Upon seeing such a change, I was interested to look at how the duo’s more advanced puck possession statistics differed from last year to now. Focusing on the Sharks’ CF%rel (relative Corsi for % at even strength)—which loosely translates to how often a specific player’s team has possession of the puck when he is on the ice, compared to when he is off the ice—shows how dissimilar the two seasons are. Both players currently hold the worst CF%rel of their careers and rank dead last on the Sharks. Vlasic’s -5.2 is a far cry below his 2.4 from last season, and Braun’s appalling -7.2 comes after last year’s -1.2. All season long, Vlasic and Braun have been stuck playing the majority of time on the defensive—and getting scored on.
One explanation for the lack of puck possession is how careless both Vlasic and Braun have been with the puck this season: both defensemen have already eclipsed their career highs in giveaways with 21 games still remaining.
Vlasic has blown away last year’s total of 29 giveaways with an odious 49, while Braun’s 50 tops his 46 from the previous season. The duo’s sudden loss of poise with the puck is a major reason the Sharks haven’t run away with the Pacific Division.
Vlasic and Braun have been staples for the Sharks over the past half-decade as the team has inched closer to the Stanley Cup that has eluded them. Vlasic is heralded for his ability to retrieve pucks and quickly transition out of danger, and Braun is known for his physicality. However, an underachieving second defensive pairing will be exposed early in the playoffs if they can’t return to last year’s form. If the pair begins taking better care of the puck, it would take pressure away from Brent Burns and could propel the team toward that elusive Stanley Cup Championship.
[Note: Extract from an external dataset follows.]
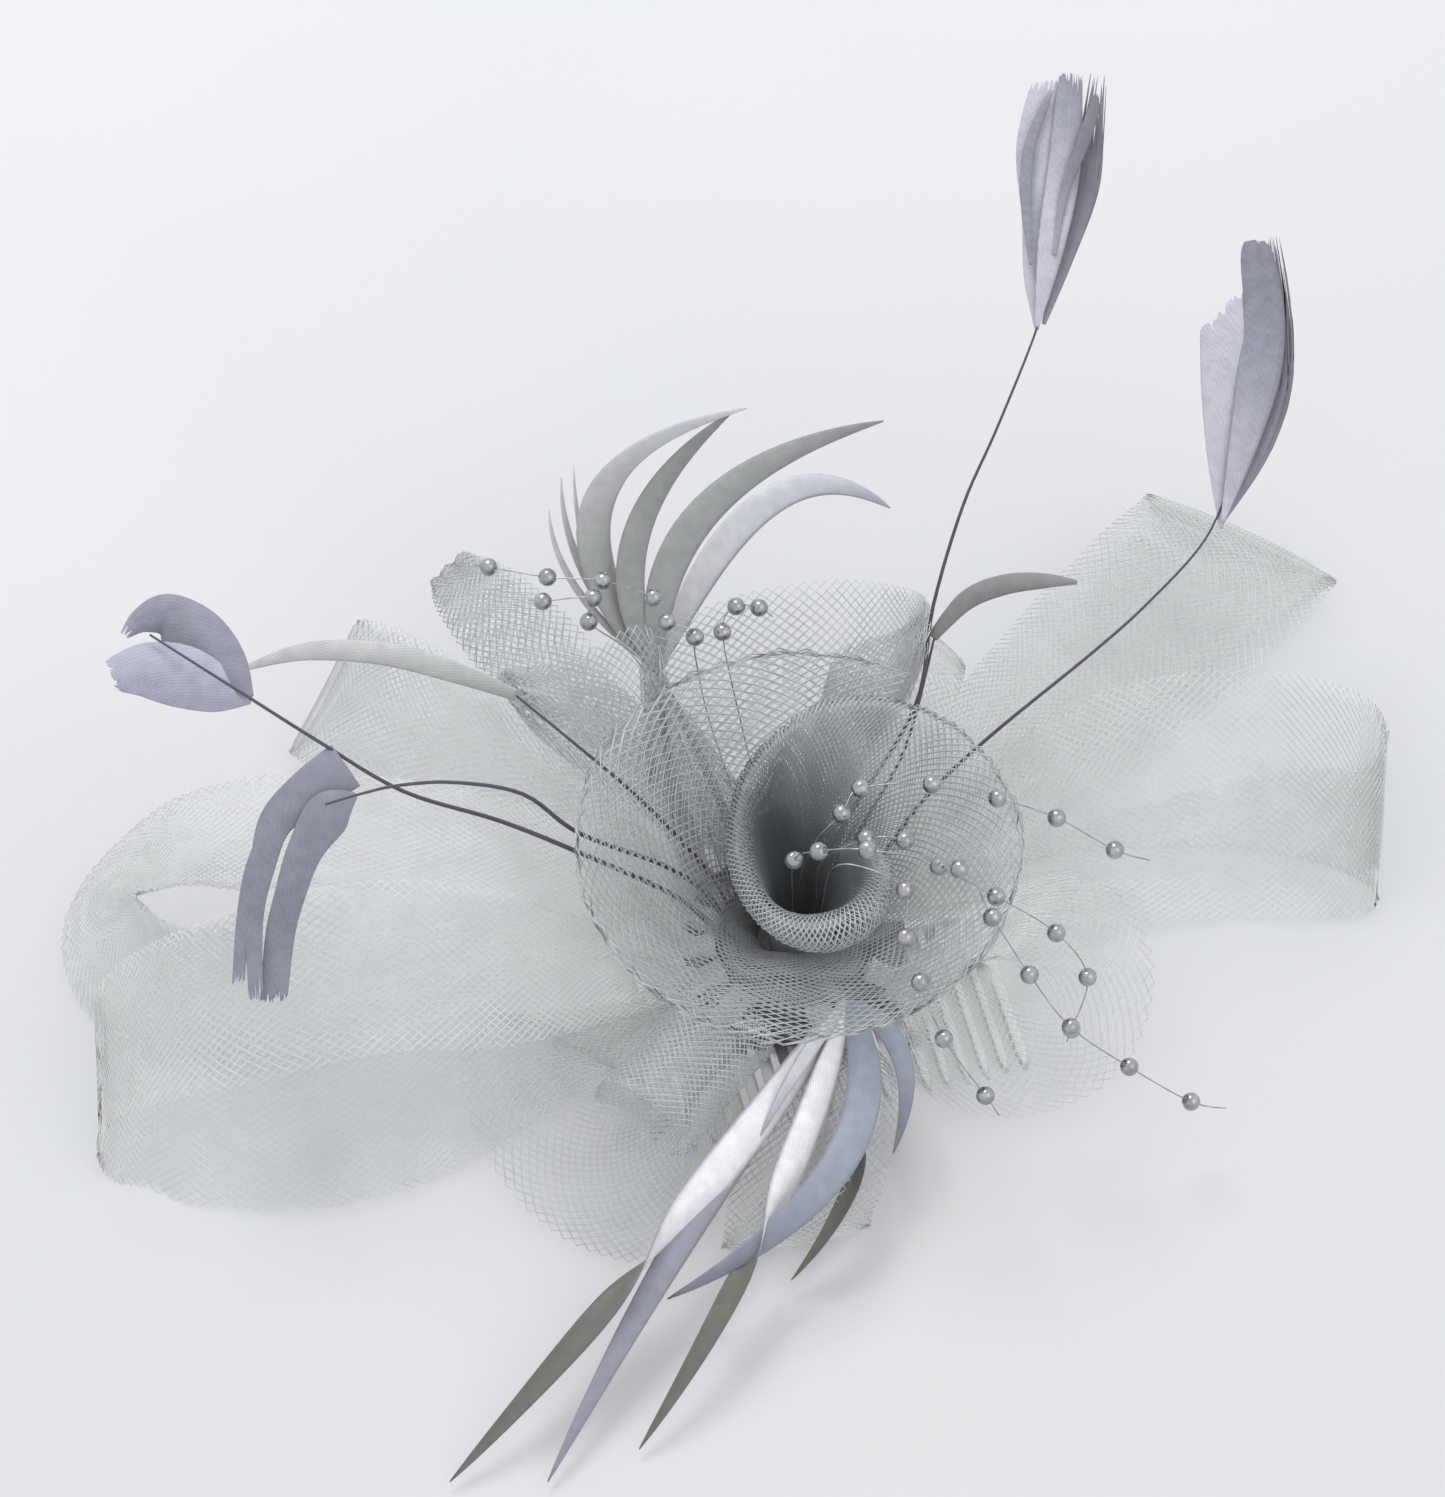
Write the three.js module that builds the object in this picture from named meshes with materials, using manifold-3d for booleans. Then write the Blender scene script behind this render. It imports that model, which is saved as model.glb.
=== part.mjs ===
// A fascinator of crinoline net: comb, felt base, rolled flower, loops, biots, quills and pearl strings.
// Millimetres, +Z up. The piece lies on its comb, and its front looks towards -Y.
import * as THREE from "three";
import { mergeGeometries, mergeVertices } from "three/addons/utils/BufferGeometryUtils.js";
import Module from "manifold-3d";

const wasm = await Module();
wasm.setup();

// Clearance between pieces that touch each other on the real object.
const GAP = 0.3;

const COMB = {
  width: 80,
  spineDepth: 6,
  spineThick: 3.2,
  toothLength: 38,
  toothWidth: 1.7,
  outerToothWidth: 2.2,
  toothThick: 2.2,
  toothPitch: 4.4,
  tipLength: 3,
  right: 3.5,
  back: 2,
  turn: 15,
};
const DISC = { radius: 25, thick: 2, sides: 32 };
const DISC_BASE = COMB.spineThick + GAP;
const DISC_TOP = DISC_BASE + DISC.thick;

// A flattened net tube is modelled as one wall.
const NET = { wall: 1.0, bandWidth: 40, crown: 1.2, stations: 16 };
const ROOT = { ring: 21, width: 5.4, tab: 3.3 };
// How far the longest loop and the longest feather reach from the middle, and the height that their
// rises are shares of. The spray's length follows the loops' reach, and its depth the feathers'.
const SPRAY = { reach: 155, rise: 40 };
const PLUMES = { reach: 160, rise: 108 };

// Every loop starts and ends on the disc at the angle root. Its reach and rise are shares of the spray's.
// In its rows, right and back are shares of its reach, up is a share of its rise, wide is a share of the
// band's width, and turn and tilt are the heading and the slope of the band's width in degrees.
const LOOPS = [
  {
    name: "loop_left_front",
    root: 206,
    reach: 0.968,
    rise: 1,
    rows: [
      { right: -0.27, back: -0.1, up: 0.5, wide: 0.55, turn: 98, tilt: 30 },
      { right: -0.42, back: -0.13, up: 0.72, wide: 0.85, turn: 94, tilt: 38 },
      { right: -0.57, back: -0.14, up: 0.8, wide: 0.95, turn: 91, tilt: 40 },
      { right: -0.76, back: -0.19, up: 0.75, wide: 0.98, turn: 90, tilt: 43 },
      { right: -0.89, back: -0.22, up: 0.57, wide: 0.92, turn: 92, tilt: 52 },
      { right: -0.94, back: -0.26, up: 0.36, wide: 0.9, turn: 90, tilt: 40 },
      { right: -0.9, back: -0.29, up: 0.17, wide: 0.85, turn: 90, tilt: 17 },
      { right: -0.71, back: -0.29, up: 0.12, wide: 0.85, turn: 94, tilt: 10 },
      { right: -0.53, back: -0.27, up: 0.1, wide: 0.85, turn: 90, tilt: 6 },
      { right: -0.34, back: -0.18, up: 0.12, wide: 0.55, turn: 102, tilt: 2 },
      { right: -0.23, back: -0.115, up: 0.12, wide: 0.28, turn: 114, tilt: 0 },
    ],
  },
  {
    name: "loop_left",
    root: 184,
    reach: 1,
    rise: 1,
    rows: [
      { right: -0.25, back: 0.035, up: 0.48, wide: 0.5, turn: 100, tilt: 0 },
      { right: -0.36, back: 0.065, up: 0.64, wide: 0.75, turn: 97, tilt: -10 },
      { right: -0.5, back: 0.08, up: 0.72, wide: 0.85, turn: 94, tilt: -14 },
      { right: -0.7, back: 0.09, up: 0.77, wide: 1, turn: 94, tilt: -20 },
      { right: -0.84, back: 0.085, up: 0.75, wide: 1.05, turn: 97, tilt: -28 },
      { right: -0.93, back: 0.05, up: 0.65, wide: 1.05, turn: 112, tilt: -42 },
      { right: -0.975, back: -0.01, up: 0.54, wide: 1.05, turn: 150, tilt: -56 },
      { right: -0.95, back: -0.08, up: 0.47, wide: 1, turn: 198, tilt: -60 },
      { right: -0.88, back: -0.12, up: 0.415, wide: 0.88, turn: 236, tilt: -56 },
      { right: -0.72, back: -0.125, up: 0.36, wide: 0.75, turn: 256, tilt: -46 },
      { right: -0.54, back: -0.085, up: 0.3, wide: 0.58, turn: 262, tilt: -32 },
      { right: -0.34, back: -0.01, up: 0.28, wide: 0.45, turn: 268, tilt: -10 },
      { right: -0.22, back: -0.01, up: 0.22, wide: 0.25, turn: 272, tilt: 0 },
    ],
  },
  {
    name: "loop_left_back",
    root: 163,
    reach: 0.761,
    rise: 1,
    rows: [
      { right: -0.32, back: 0.15, up: 0.36, wide: 0.5, turn: 76, tilt: 25 },
      { right: -0.46, back: 0.24, up: 0.48, wide: 0.7, turn: 74, tilt: 38 },
      { right: -0.66, back: 0.35, up: 0.57, wide: 0.83, turn: 71, tilt: 48 },
      { right: -0.83, back: 0.44, up: 0.56, wide: 0.95, turn: 50, tilt: 53 },
      { right: -0.9, back: 0.5, up: 0.47, wide: 0.95, turn: 44, tilt: 52 },
      { right: -0.82, back: 0.51, up: 0.38, wide: 0.85, turn: 50, tilt: 48 },
      { right: -0.64, back: 0.42, up: 0.32, wide: 0.75, turn: 71, tilt: 40 },
      { right: -0.4, back: 0.26, up: 0.22, wide: 0.45, turn: 80, tilt: 12 },
    ],
  },
  {
    name: "loop_left_top",
    root: 145,
    reach: 0.426,
    rise: 1,
    rows: [
      { right: -0.45, back: 0.45, up: 0.75, wide: 0.45, turn: 72, tilt: 35 },
      { right: -0.7, back: 0.56, up: 1, wide: 0.55, turn: 99, tilt: 50 },
      { right: -0.9, back: 0.6, up: 1.06, wide: 0.5, turn: 116, tilt: 48 },
      { right: -0.94, back: 0.65, up: 0.98, wide: 0.5, turn: 116, tilt: 48 },
      { right: -0.86, back: 0.68, up: 0.91, wide: 0.5, turn: 110, tilt: 46 },
      { right: -0.66, back: 0.63, up: 0.82, wide: 0.5, turn: 99, tilt: 44 },
      { right: -0.43, back: 0.5, up: 0.58, wide: 0.35, turn: 75, tilt: 25 },
    ],
  },
  {
    name: "loop_back_left",
    root: 121,
    reach: 0.645,
    rise: 1,
    rows: [
      { right: -0.23, back: 0.31, up: 0.33, wide: 0.36, turn: 30, tilt: 5 },
      { right: -0.42, back: 0.44, up: 0.56, wide: 0.5, turn: 24, tilt: 14 },
      { right: -0.57, back: 0.58, up: 0.78, wide: 0.58, turn: 22, tilt: 24 },
      { right: -0.69, back: 0.69, up: 0.97, wide: 0.6, turn: 24, tilt: 30 },
      { right: -0.75, back: 0.75, up: 1, wide: 0.56, turn: 26, tilt: 32 },
      { right: -0.77, back: 0.79, up: 0.9, wide: 0.56, turn: 26, tilt: 32 },
      { right: -0.73, back: 0.77, up: 0.72, wide: 0.56, turn: 24, tilt: 28 },
      { right: -0.56, back: 0.62, up: 0.46, wide: 0.5, turn: 24, tilt: 15 },
      { right: -0.33, back: 0.46, up: 0.29, wide: 0.35, turn: 30, tilt: 5 },
    ],
  },
  {
    name: "loop_back",
    root: 84,
    reach: 0.426,
    rise: 1.35,
    rows: [
      { right: 0.06, back: 0.5, up: 0.44, wide: 0.6, turn: -6, tilt: 0 },
      { right: 0.05, back: 0.72, up: 0.72, wide: 1.05, turn: -5, tilt: -3 },
      { right: 0.075, back: 0.87, up: 0.86, wide: 1.07, turn: -5, tilt: -4 },
      { right: 0.075, back: 0.97, up: 0.93, wide: 1.07, turn: -5, tilt: -4 },
      { right: 0.075, back: 1.03, up: 0.87, wide: 1.04, turn: -5, tilt: -4 },
      { right: 0.06, back: 0.98, up: 0.66, wide: 1, turn: -5, tilt: -3 },
      { right: 0.06, back: 0.72, up: 0.33, wide: 0.6, turn: -4, tilt: 0 },
    ],
  },
  {
    name: "loop_back_right",
    root: 64,
    reach: 0.477,
    rise: 0.65,
    rows: [
      { right: 0.3, back: 0.5, up: 0.6, wide: 0.36, turn: -26, tilt: 0 },
      { right: 0.38, back: 0.74, up: 0.85, wide: 0.42, turn: -30, tilt: -10 },
      { right: 0.42, back: 0.86, up: 1, wide: 0.42, turn: -38, tilt: -20 },
      { right: 0.44, back: 0.92, up: 0.9, wide: 0.42, turn: -38, tilt: -20 },
      { right: 0.42, back: 0.88, up: 0.66, wide: 0.42, turn: -34, tilt: -12 },
      { right: 0.32, back: 0.66, up: 0.38, wide: 0.38, turn: -28, tilt: 0 },
    ],
  },
  {
    name: "loop_right_back",
    root: 42,
    reach: 0.955,
    rise: 1,
    rows: [
      { right: 0.28, back: 0.3, up: 0.37, wide: 0.6, turn: 125, tilt: 12 },
      { right: 0.41, back: 0.41, up: 0.45, wide: 0.85, turn: 140, tilt: 14 },
      { right: 0.54, back: 0.53, up: 0.45, wide: 1.05, turn: 152, tilt: 14 },
      { right: 0.68, back: 0.67, up: 0.37, wide: 1.2, turn: 160, tilt: 14 },
      { right: 0.71, back: 0.71, up: 0.28, wide: 1.2, turn: 160, tilt: 13 },
      { right: 0.69, back: 0.68, up: 0.17, wide: 1.15, turn: 159, tilt: 11 },
      { right: 0.57, back: 0.54, up: 0.12, wide: 1.1, turn: 158, tilt: 6 },
      { right: 0.41, back: 0.37, up: 0.13, wide: 0.8, turn: 140, tilt: 5 },
      { right: 0.27, back: 0.25, up: 0.15, wide: 0.5, turn: 128, tilt: 2 },
    ],
  },
  {
    name: "loop_right",
    root: 20,
    reach: 0.865,
    rise: 1,
    rows: [
      { right: 0.33, back: 0.16, up: 0.5, wide: 0.55, turn: 105, tilt: 25 },
      { right: 0.43, back: 0.21, up: 0.67, wide: 0.78, turn: 101, tilt: 38 },
      { right: 0.6, back: 0.23, up: 0.77, wide: 0.97, turn: 99, tilt: 44 },
      { right: 0.78, back: 0.24, up: 0.73, wide: 1.05, turn: 96, tilt: 47 },
      { right: 0.92, back: 0.22, up: 0.62, wide: 1.07, turn: 91, tilt: 48 },
      { right: 0.97, back: 0.185, up: 0.48, wide: 1, turn: 88, tilt: 48 },
      { right: 0.93, back: 0.155, up: 0.37, wide: 0.9, turn: 90, tilt: 46 },
      { right: 0.8, back: 0.155, up: 0.35, wide: 0.85, turn: 93, tilt: 44 },
      { right: 0.58, back: 0.125, up: 0.29, wide: 0.7, turn: 98, tilt: 38 },
      { right: 0.36, back: 0.1, up: 0.22, wide: 0.45, turn: 104, tilt: 18 },
    ],
  },
  {
    name: "loop_front_right",
    root: 335,
    reach: 0.503,
    rise: 0.5,
    rows: [
      { right: 0.42, back: -0.08, up: 0.6, wide: 0.5, turn: 68, tilt: 0 },
      { right: 0.57, back: 0, up: 0.66, wide: 0.8, turn: 55, tilt: 0 },
      { right: 0.69, back: -0.02, up: 0.78, wide: 0.95, turn: 34, tilt: -2 },
      { right: 0.75, back: -0.14, up: 0.8, wide: 1, turn: 2, tilt: -8 },
      { right: 0.71, back: -0.28, up: 0.62, wide: 0.98, turn: -34, tilt: -10 },
      { right: 0.59, back: -0.34, up: 0.46, wide: 0.9, turn: -64, tilt: -8 },
      { right: 0.45, back: -0.34, up: 0.36, wide: 0.8, turn: -84, tilt: -4 },
      { right: 0.33, back: -0.27, up: 0.36, wide: 0.5, turn: -104, tilt: 0 },
    ],
  },
  {
    name: "loop_front",
    root: 286,
    reach: 0.49,
    rise: 0.5,
    rows: [
      { right: 0.14, back: -0.43, up: 0.72, wide: 0.45, turn: -8, tilt: 0 },
      { right: 0.11, back: -0.6, up: 0.8, wide: 0.65, turn: -4, tilt: 0 },
      { right: 0.04, back: -0.8, up: 0.66, wide: 0.82, turn: 3, tilt: 0 },
      { right: 0, back: -0.93, up: 0.4, wide: 0.8, turn: 8, tilt: 0 },
      { right: 0, back: -0.92, up: 0.18, wide: 0.8, turn: 8, tilt: 0 },
      { right: 0.05, back: -0.68, up: 0.24, wide: 0.7, turn: 2, tilt: 0 },
      { right: 0.12, back: -0.43, up: 0.3, wide: 0.45, turn: -4, tilt: 0 },
    ],
  },
  {
    name: "loop_front_left",
    root: 231,
    reach: 0.548,
    rise: 0.5,
    rows: [
      { right: -0.34, back: -0.27, up: 0.44, wide: 0.46, turn: 134, tilt: 0 },
      { right: -0.5, back: -0.34, up: 0.45, wide: 0.8, turn: 146, tilt: 2 },
      { right: -0.62, back: -0.35, up: 0.62, wide: 0.9, turn: 162, tilt: 6 },
      { right: -0.63, back: -0.46, up: 0.56, wide: 0.95, turn: 184, tilt: 4 },
      { right: -0.54, back: -0.6, up: 0.36, wide: 0.95, turn: 216, tilt: -2 },
      { right: -0.42, back: -0.67, up: 0.2, wide: 0.95, turn: 244, tilt: -3 },
      { right: -0.29, back: -0.66, up: 0.16, wide: 0.9, turn: 266, tilt: -2 },
      { right: -0.22, back: -0.52, up: 0.2, wide: 0.6, turn: 300, tilt: 0 },
      { right: -0.2, back: -0.36, up: 0.26, wide: 0.3, turn: 318, tilt: 0 },
    ],
  },
];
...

Vancouver Canucks: Bo Horvat
The beam of light for a team whose window is closing.
Just two years removed from a second place finish in the Pacific and now watching playoff hopes dim, the Canucks are in limbo between rebuilding or merely restructuring. A myriad of questions surround the team as the trade deadline approaches; they have the look of a seller with the mentality of a buyer. But what isn’t in doubt is who will be the face of Canucks hockey for the foreseeable future.
With his play this year, 21-year-old Bo Horvat has made a statement that he is the prospect to usher the franchise out of the Sedin era, leading the team with 18 goals and 40 points. As expected, Henrik and Daniel sit two and three in scoring, but the last time a Sedin didn’t finish first was all the way back in ’05-’06 when Markus Naslund led the club. Furthermore, Horvat only trails Henrik by two assists for the team lead thanks to his velvety puckhandling.
As a young, skilled forward in the National Hockey League, it’s easy to lose track of responsibilities on the defensive side of the puck. But Horvat’s discipline in all three zones is another reason the organization is so excited about him. He’s one of seven current Canucks to possess an even or better +/-, and he is third on the team in faceoff win percentage with 51.6%. But the majority of those faceoffs come in his own zone, highlighting the trust the coaching staff has in his defensive abilities.
The Canucks are entering a phase where they need to sell the past and add prospects to grow around Horvat. It’s still unclear if the Canucks will be active sellers at the deadline on Wednesday or try to salvage what’s left of their season, but Bo Horvat’s play suggests that there may be a bright future in Vancouver.